» Directions: Write out every line of the material exactly as it appears.

» Dataset content:
·····

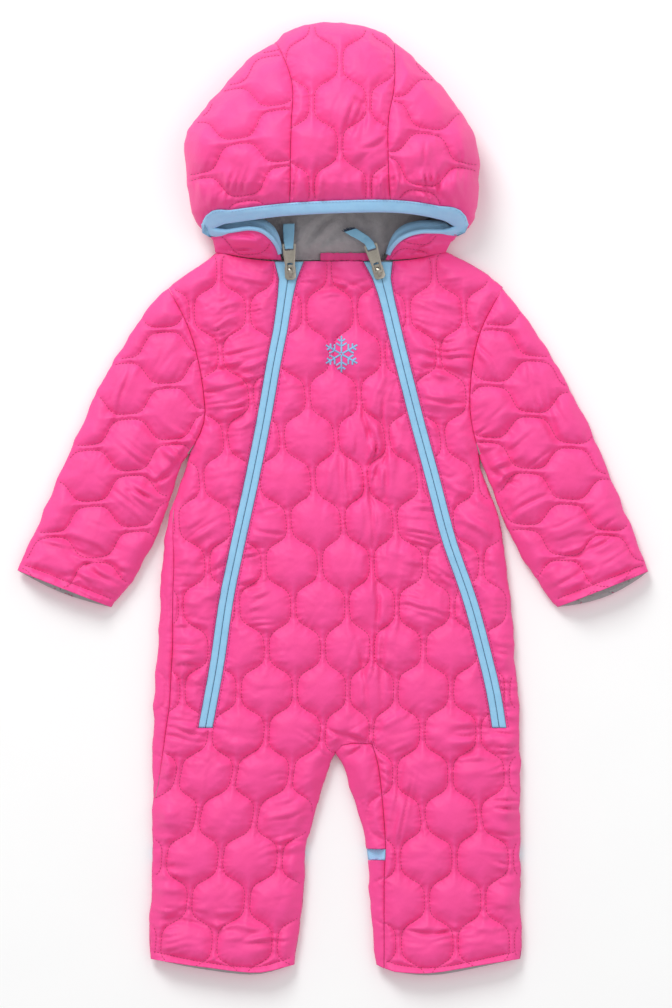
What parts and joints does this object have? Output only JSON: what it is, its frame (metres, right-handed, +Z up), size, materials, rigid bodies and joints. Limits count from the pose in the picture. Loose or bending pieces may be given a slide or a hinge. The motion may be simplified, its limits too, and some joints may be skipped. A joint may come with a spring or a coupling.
{
  "type": "baby snowsuit",
  "caption": "Quilted one-piece baby snowsuit with hood, two front zips with ribbon pulls and turned hems, laid flat on its back.",
  "frame": {"origin": "middle of the laid-out suit's bounding box, on the surface that it lies on", "axes": "+X across the suit towards the wearer's left sleeve, +Y from the feet to the hood, +Z up from the surface"},
  "size_m": [0.5484, 0.8266, 0.0834],
  "materials": {
    "shell": "slightly glossy woven polyamide",
    "tape": "matte woven zip tape",
    "binding": "matte stretch binding",
    "fleece": "matte brushed fleece",
    "nickel": "satin nickel plating"
  },
  "bodies": {
    "suit": {"front": "shell", "back": "shell", "sleeve_left": "shell", "sleeve_right": "shell", "hood_centre": "shell", "hood_side_left": "shell", "hood_side_right": "shell", "hood_binding": "binding", "hood_lining": "fleece", "neck_facing": "shell", "zip_left_tape_inner": "tape", "zip_left_tape_outer": "tape", "zip_right_tape_inner": "tape", "zip_right_tape_outer": "tape", "zip_left_slider": "nickel", "zip_right_slider": "nickel", "cuff_lining_left": "fleece", "cuff_lining_right": "fleece", "hem_lining_left": "fleece", "hem_lining_right": "fleece", "foot_flap_left": "shell", "foot_flap_right": "shell", "flap_binding_left": "binding", "flap_binding_right": "binding"},
    "pull_left": {"zip_left_pull": "nickel", "zip_left_ribbon": "binding"},
    "pull_right": {"zip_right_pull": "nickel", "zip_right_ribbon": "binding"}
  },
  "joints": [
    {"name": "left_pull_hinge", "type": "hinge", "parent": "suit", "child": "pull_left", "pos_m": [-0.0379, 0.197, 0.01927], "axis": [0.9986, 0.0523, 0], "range_deg": [0, 150]},
    {"name": "right_pull_hinge", "type": "hinge", "parent": "suit", "child": "pull_right", "pos_m": [0.0386, 0.1976, 0.01898], "axis": [0.9563, 0.2924, 0], "range_deg": [0, 150]}
  ]
}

·····

» Answer to this problem:
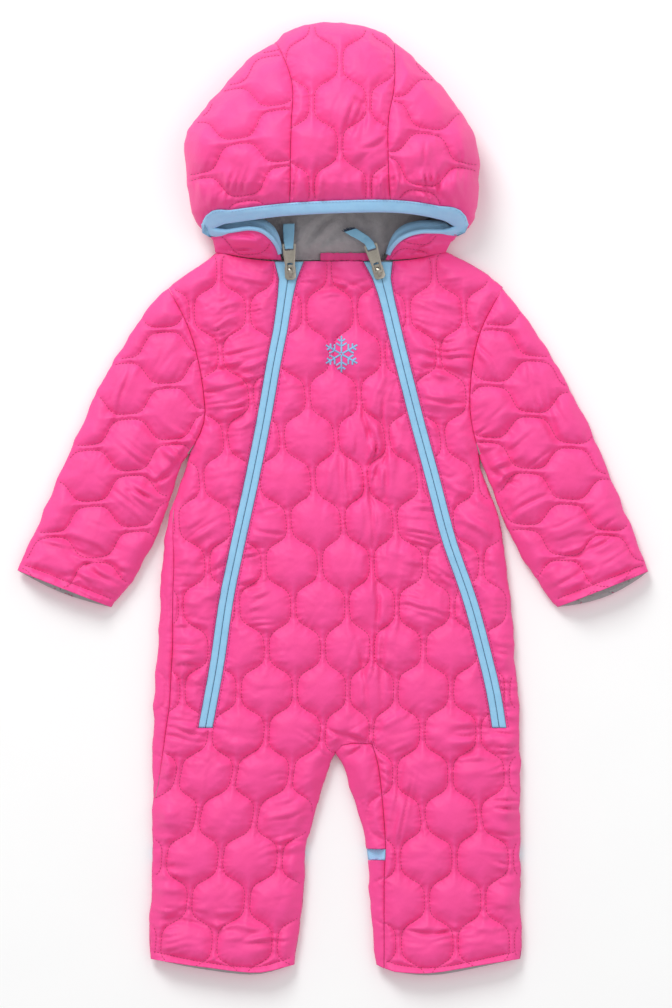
What parts and joints does this object have? Output only JSON: what it is, its frame (metres, right-handed, +Z up), size, materials, rigid bodies and joints. Limits count from the pose in the picture. Loose or bending pieces may be given a slide or a hinge. The motion may be simplified, its limits too, and some joints may be skipped. A joint may come with a spring or a coupling.
{
  "type": "baby snowsuit",
  "caption": "Quilted one-piece baby snowsuit with hood, two front zips with ribbon pulls and turned hems, laid flat on its back.",
  "frame": {"origin": "middle of the laid-out suit's bounding box, on the surface that it lies on", "axes": "+X across the suit towards the wearer's left sleeve, +Y from the feet to the hood, +Z up from the surface"},
  "size_m": [0.5484, 0.8266, 0.0834],
  "materials": {
    "shell": "slightly glossy woven polyamide",
    "tape": "matte woven zip tape",
    "binding": "matte stretch binding",
    "fleece": "matte brushed fleece",
    "nickel": "satin nickel plating"
  },
  "bodies": {
    "suit": {"front": "shell", "back": "shell", "sleeve_left": "shell", "sleeve_right": "shell", "hood_centre": "shell", "hood_side_left": "shell", "hood_side_right": "shell", "hood_binding": "binding", "hood_lining": "fleece", "neck_facing": "shell", "zip_left_tape_inner": "tape", "zip_left_tape_outer": "tape", "zip_right_tape_inner": "tape", "zip_right_tape_outer": "tape", "zip_left_slider": "nickel", "zip_right_slider": "nickel", "cuff_lining_left": "fleece", "cuff_lining_right": "fleece", "hem_lining_left": "fleece", "hem_lining_right": "fleece", "foot_flap_left": "shell", "foot_flap_right": "shell", "flap_binding_left": "binding", "flap_binding_right": "binding"},
    "pull_left": {"zip_left_pull": "nickel", "zip_left_ribbon": "binding"},
    "pull_right": {"zip_right_pull": "nickel", "zip_right_ribbon": "binding"}
  },
  "joints": [
    {"name": "left_pull_hinge", "type": "hinge", "parent": "suit", "child": "pull_left", "pos_m": [-0.0379, 0.197, 0.01927], "axis": [0.9986, 0.0523, 0], "range_deg": [0, 150]},
    {"name": "right_pull_hinge", "type": "hinge", "parent": "suit", "child": "pull_right", "pos_m": [0.0386, 0.1976, 0.01898], "axis": [0.9563, 0.2924, 0], "range_deg": [0, 150]}
  ]
}